Castex, nouveau chemin : Macron tourne en rond

par Laurent Herblay
samedi 18 juillet 2020

L’interview du 14 juillet et la déclaration de politique générale du Premier ministre nous ont permis d’en savoir un peu plus sur le nouveau chemin promis par le président. En réalité, il s’agit uniquement d’une posture destinée à relancer un mandat. La direction reste la même, à quelques nuances près, et Macron tente par des artifices grossiers d’accréditer une nouvelle dynamique.

 

Même fond, changement superficiel de forme
 
Il est frappant de constater, à nouveau, à quel point les énarques ne comprennent rien à la communication. Pour eux, il semble que cela recouvre deux disciplines : réaliser des coups grossiers pour faire le buzz, ou alors construire une histoire, souvent abracadabrantesque et éloignée de la réalité, afin de justifier un choix contesté ou de tenter de donner une nouvelle dynamique, de manière artificielle. Cela échoue depuis des décennies, mais ils persistent, sans comprendre que la communication est bien plus forte quand elle n’est que pédagogie et explication du réel, sans le moindre compromis avec la vérité, afin de le faire mieux comprendre. Mais devant son impopularité, et à moins de deux ans de la prochaine élection, Macron s’est donc embarqué dans une nouvelle opération politicienne pour tenter de se relancer.
 
Problème, tout sent l’opération politicienne à plein nez. Si le choix de Jean Castex renforce l’OPA que Macron tente de faire sur LR et représente une épine dans le pied de Xavier Bertrand, il ne faut pas se faire d’illusion sur le poids et les chances de l’ancienne droite institutionnelle en 2022, comme l’indiquent les élections européennes et les sondages. L’ambition de parler à la droite des villes moyennes de province ne pourra pas reposer sur le seul accent du nouveau Premier ministre. Car sur le fond, son discours est extrêmement technocratique, probablement très proche de celui que servait le Alain Juppé de 1995 et toute l’emphase donnée à la méthode est une ficelle un peu grosse alors que Président et Premier ministre insistent tous deux pour maintenir la même direction.
 
Macron veut poursuivre sa réforme des retraites qui avait pourtant suscité tant d’opposition.

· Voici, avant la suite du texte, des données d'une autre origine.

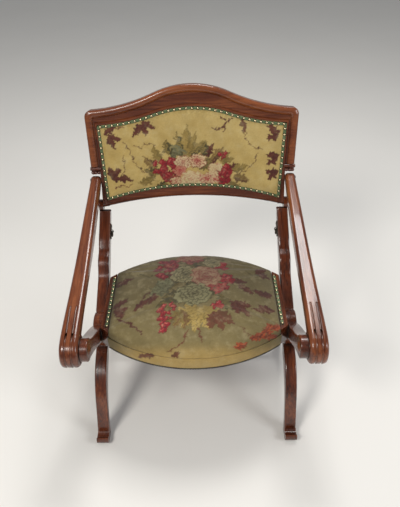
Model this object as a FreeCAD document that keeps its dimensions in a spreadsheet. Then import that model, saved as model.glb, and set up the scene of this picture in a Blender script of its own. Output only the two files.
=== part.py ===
import FreeCAD
import Part
import Sketcher
import math
import os

# A folding armchair: two crossed legs at each side, a padded back frame hinged to the
# rear upper ends of the front legs, and two sloping arms that tie the back to the rear legs.
# X runs to the right-hand side as the chair is seen from the front, Y points to the back,
# Z is up. Side outlines are drawn in Y and Z.

os.makedirs("parts", exist_ok=True)
doc = FreeCAD.newDocument("folding_armchair")
sheet = doc.addObject("Spreadsheet::Sheet", "sizes")
sheet.Label = "sizes"

SIZES = [
    # legs
    ("leg_centre", 280.0, "distance of each pair of legs from the middle of the chair"),
    ("leg_thickness", 34.0, "thickness of a leg, left to right"),
    ("leg_round", 4.0, "rounding of the long edges of the legs"),
    ("pivot_forward", 30.0, "leg crossing ahead of the datum"),
    ("pivot_height", 275.0, "leg crossing above the floor"),
    ("swing_gap", 1.5, "clearance round the swinging foot of the back"),
    ("lap_radius", 52.0, "round half-lap at the crossing"),
    ("running_gap", 0.3, "clearance between wooden faces that move"),
    ("front_reach", 194.0, "front foot ahead of the crossing"),
    ("rear_reach", 225.0, "rear foot behind the crossing"),
    ("back_reach", 309.0, "back hinge behind the crossing"),
    ("back_rise", 243.0, "back hinge above the crossing"),
    ("arm_reach", 230.0, "arm scroll ahead of the crossing"),
    ("arm_rise", 155.0, "arm scroll above the crossing"),
    ("hinge_boss_radius", 18.0, "rounded upper end of a front leg"),
    ("head_radius", 30.0, "rounded upper end of a rear leg"),
    ("head_thickness", 20.0, "rear leg where it lies inside the arm scroll"),
    ("head_lap_radius", 56.0, "reach of the thinned head about the scroll centre"),
    # pins and bolts
    ("bolt_radius", 6.0, "pivot bolt at the crossing"),
    ("pin_radius", 4.0, "pins of the back and arm hinges"),
    ("bore_gap", 0.05, "running clearance round pins and bolts"),
    ("cap_radius", 15.0, "turned cap over a pivot bolt"),
    ("cap_height", 4.0, "height of a turned cap"),
    ("pin_head_radius", 7.0, "head of a hinge pin"),
    ("pin_head_height", 2.5, "height of a pin head"),
    # rails between the sides
    ("tie_depth", 60.0, "tie rail under the seat, front to back"),
    ("tie_height", 22.0, "tie rail height"),
    ("tie_behind", 35.0, "middle of the tie rail behind the crossing"),
    ("stretcher_radius", 14.0, "round stretcher between the rear legs"),
    ("stretcher_swell", 18.0, "stretcher at its middle"),
    ("stretcher_height", 105.0, "stretcher above the floor"),
    ("rest_rod_radius", 9.0, "rod that carries the front of the seat"),
    ("rest_rod_ahead", 67.0, "rod ahead of the crossing"),
    # seat
    ("seat_bottom", 314.0, "underside of the seat frame"),
    ("seat_rail_top", 372.0, "top of the seat side rails"),
    ("seat_side_gap", 5.0, "space between the seat side rails and the legs"),
    ("seat_side_rail", 20.0, "width of a seat side rail"),
    ("seat_front_reach", 226.0, "front of the seat ahead of the datum"),
    ("seat_back_reach", 196.0, "back of the seat behind the datum"),
    ("seat_front_bow", 102.0, "rise of the front bow"),
    ("seat_back_bow", 102.0, "rise of the back bow"),
    ("seat_rail_width", 45.0, "width of the bowed seat rails"),
    ("seat_rail_height", 30.0, "height of the bowed seat rails"),
    ("spacer_radius", 14.0, "washer between seat rail and front leg"),
    ("seat_crown", 36.0, "rise of the seat cushion over its side rails"),
    ("strap_width", 50.0, "seat webbing"),
    ("strap_thickness", 2.0, "webbing thickness"),
    ("soft_gap", 0.3, "clearance of padding from wood"),
    ("cover_thickness", 2.5, "cover wrapped round the bowed seat rails"),
    # back
    ("back_lean", 15.1, "lean of the back, degrees"),
    ("back_corner_forward", 263.0, "lower front edge of the back behind the datum"),
    ("back_corner_height", 517.0, "lower front edge of the back above the floor"),
    ("back_thickness", 34.0, "thickness of the back frame"),
    ("stile_gap", 0.8, "space between the foot of a stile and the arm beside it"),
    ("collar_overhang", 27.3, "reach of the stile ends beyond the foot of the stiles"),
    ("crest_flare", 8.0, "reach of the crest beyond the stile ends"),
    ("collar_height", 108.0, "stile end above the lower edge, along the back"),
    ("crest_corner_height", 300.0, "crest corner along the back"),
    ("crest_middle_height", 371.0, "crest middle along the back"),
    ("crest_corner_radius", 20.0, "rounded crest corner"),
    ("crest_border", 35.0, "width of the frame beside the top of the opening"),
    ("foot_border", 13.7, "width of the frame beside the foot of the opening"),
    ("opening_top_corner", 257.0, "upper corner of the opening along the back"),
    ("opening_top_middle", 308.0, "top of the opening at its middle"),
    ("opening_foot_corner", 24.0, "lower corner of the opening"),
    ("opening_foot_middle", 66.0, "foot of the opening at its middle"),
    ("lower_edge_rise", 34.0, "rise of the lower edge at its middle"),
    ("outer_bead", 15.0, "outer moulding of crest and stiles"),
    ("outer_bead_round", 5.5, "rounding of the outer moulding"),
    ("inner_bead", 8.0, "bead beside the opening"),
    ("inner_bead_round", 3.0, "slope of the inner bead"),
    ("inner_bead_rise", 5.0, "rise of the inner bead over the band"),
    ("band_depth", 6.0, "band between the mouldings, behind the front face"),
    ("lower_rail_round", 11.0, "rounded lower front edge of the lower rail"),
    ("stile_joint", 215.0, "joint between stile and crest along the back"),
    ("back_crown", 13.0, "rise of the back cushion"),
    ("gimp_width", 10.0, "width of the gimp braid"),
    ("gimp_thickness", 1.5, "thickness of the gimp braid"),
    ("nail_radius", 4.6, "domed nail head"),
    ("nail_height", 2.8, "height of a nail head"),
    ("nail_pitch", 17.5, "spacing of the nails"),
    ("back_strap_width", 52.0, "webbing of the back"),
    ("outer_cloth_thickness", 1.5, "cloth behind the back"),
    # arms
    ("arm_hinge_up", 87.0, "arm hinge along the back"),
    ("arm_hinge_in", 6.0, "arm hinge behind the front face of the back"),
    ("arm_rear_width", 31.0, "arm width at its hinge"),
    ("arm_front_width", 47.0, "arm width at its scroll"),
    ("arm_end_radius", 14.0, "rounded rear end of an arm"),
    ("scroll_radius", 44.0, "front scroll of an arm"),
    ("scroll_eye", 12.0, "eye of the scroll"),
    ("scroll_groove", 30.0, "radius of the groove round the scroll face"),
    ("arm_round", 10.0, "rounded upper edges of an arm"),
    ("flute_radius", 3.2, "flutes over the front of an arm"),
    ("flute_length", 105.0, "length of the flutes behind the scroll"),
    ("collar_bead", 5.5, "beads at the stile end"),
    # catches
    ("plate_length", 46.0, "catch plate"),
    ("plate_width", 18.0, "catch plate width"),
    ("plate_thickness", 2.5, "catch plate thickness"),
    ("ring_radius", 8.0, "catch ring, to the middle of its wire"),
    ("ring_wire", 1.6, "wire of the catch ring"),
    ("staple_radius", 6.0, "staple, to the middle of its wire"),
    ("staple_wire", 1.3, "wire of the staple"),
    ("screw_radius", 3.6, "screw head"),
]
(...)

Après avoir orchestré une baisse de la fiscalité des entreprises de plus de 40 milliards sous Hollande, à l’efficacité plus que disutable, Bruno Le Maire a annoncé une nouvelle baisse de 20 milliards. Bref, poursuite de la politique de l’offre, aberrante et sans fin dans un contexte comme le nôtre où nous appartenons à un marché unique comportant des pays où le coût du travail est 80% plus bas. Et entre les nouvelles dépenses et le refus de monter les impôts, cela amènera rapidement à des coupes budgétaires qui ne diront pas leur nom. Tout le plan pour la jeunesse est une redite des plans du passé, qui n’améliorera qu’à la marge une situation rendue d’autant plus mauvaise par le cru 2020 du baccalauréat, dont l’absence de sélectivité va provoquer un afflux d’étudiants mal préparés dans une université mal en point.
 
Un seul point pourrait marquer un changement dans la bonne direction : les initiatives contre le séparatisme religieux. Dans ce domaine, la majorité semble tourner le dos au « en même temps » qui avait permis à de vrais communautaristes, comme Aurélien Taché, de parler en son nom. Aujourd’hui, par souci électoraliste, il semble que Macron, comme Sarkozy après 2007, fasse le choix de la lutte contre le communautariste, et c’est bienvenu. Reste à savoir ce qui sera fait concrètement. Mais au global, tant le 14 que le 15 juillet, il n’y a pas eu la moindre esquisse d’un nouveau chemin, seulement une justification des choix passés et un discours alambiqué pour justifier cette nouvelle étape. Et si Macron a finalement gommé les déclarations les plus révoltantes de son discours, dénoncer la détestation qu’il suscite en l’assimilant à la violence rappelait les pires heures de la critique des Gilets Jaunes. De même, dire que « les Français ont peur » avait le côté très condescendant qui nous irrite depuis si longtemps.
 
Au global, même s’il y a beaucoup de sarkozysme dans le macronisme, entre le caractère sans gêne, les coups un peu grossiers et la revendication d’une présidence assez jupitérienne, les 14 et 15 juillet ont aussi rappelé ses proximités avec le hollandisme, entre une politique de l’offre aberrante, et une synthèse à la petite semaine sans le moindre souffle. 2022 n’est pas gagné pour lui.